Most Windows users, myself included couldn't care less about which bits Microsoft didn't twiddle the way some of you think they should have.
Windows does what I need it to do and I don't waste my time trying to find out how it was
designed/put together.
If it is SO bad why don't one or more of you whiz-kids design, build and market a BETTER system according to your superior grandiose approach.
Someone said earlier, and I agree, a LOT of you need to get out more.
That was the single worst explanation of Windows version numbers I have ever seen. Bar none. Please stick to what you're good at.
Editor's note: as you don't say why, safe to say you can be ignored
Michael, I think these people are absolutely right, and you should refund their subscription money immediately.
BTW, to tell Michael, of all people, to get out more, one has to be really new to this place:-)
BTW, to tell Michael, of all people, to get out more, one has to be really new to this place:-)
Hehe, he is so well travelled he is a one man global warming machine...Yes indeed, epic fail!
@ Adam:
I have a somewhat dated dual core AMD machine with ATI graphics, and Logitech webcam. I use it mostly for web browsing and have had few problems finding 64-bit drivers at the manufacturers' websites. The hardware list:
AMD Athlon x2 5000+
Biostar A760G mobo
Sapphire Radeon HD4650 video
Kingston 2Gb memory
WD 500Gb hard drive
Logitech webcam
No hardware problems so far.
I hate it when a political blogger does a geeky post better than the geek bloggers. I'm a geek blogger. I wish I had explained the issue half as poignantly as this.

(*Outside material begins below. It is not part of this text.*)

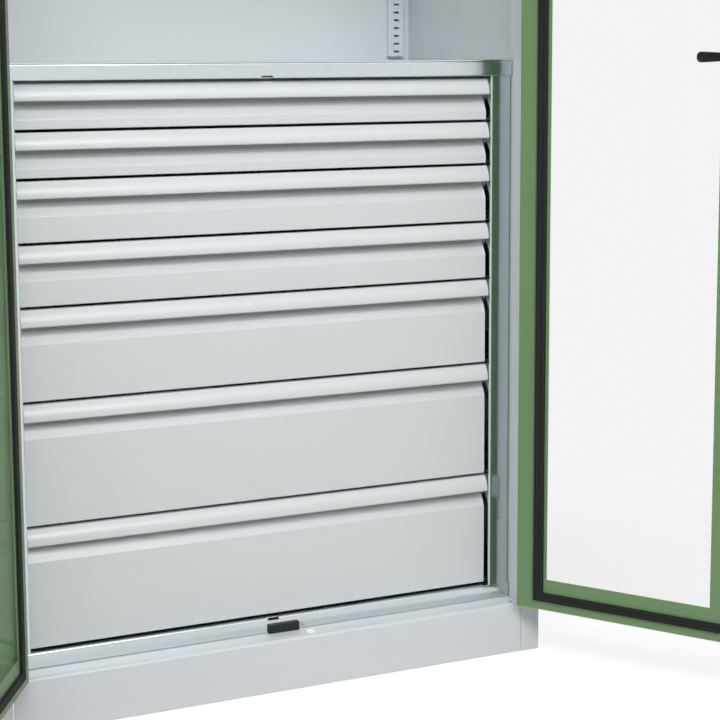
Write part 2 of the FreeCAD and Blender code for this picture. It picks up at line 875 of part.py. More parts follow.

kelly H: Why? I mean, sure, Michael Jennings did a good job. But I could have done the same, and so could a few hundred thousand others. There's no inherent reason why a political blogger can't do a technology post just as well as (or better than) a technoblogger.
Vista is now a capable OS. The original release sucked hard, especially the networking stack. I could hardly get my broadband to cooperate with it. But after two SPs, it's settled down and is now rock solid. Of course, the audio stack still sucks somewhat. But yes, I'm looking forwards to Win7.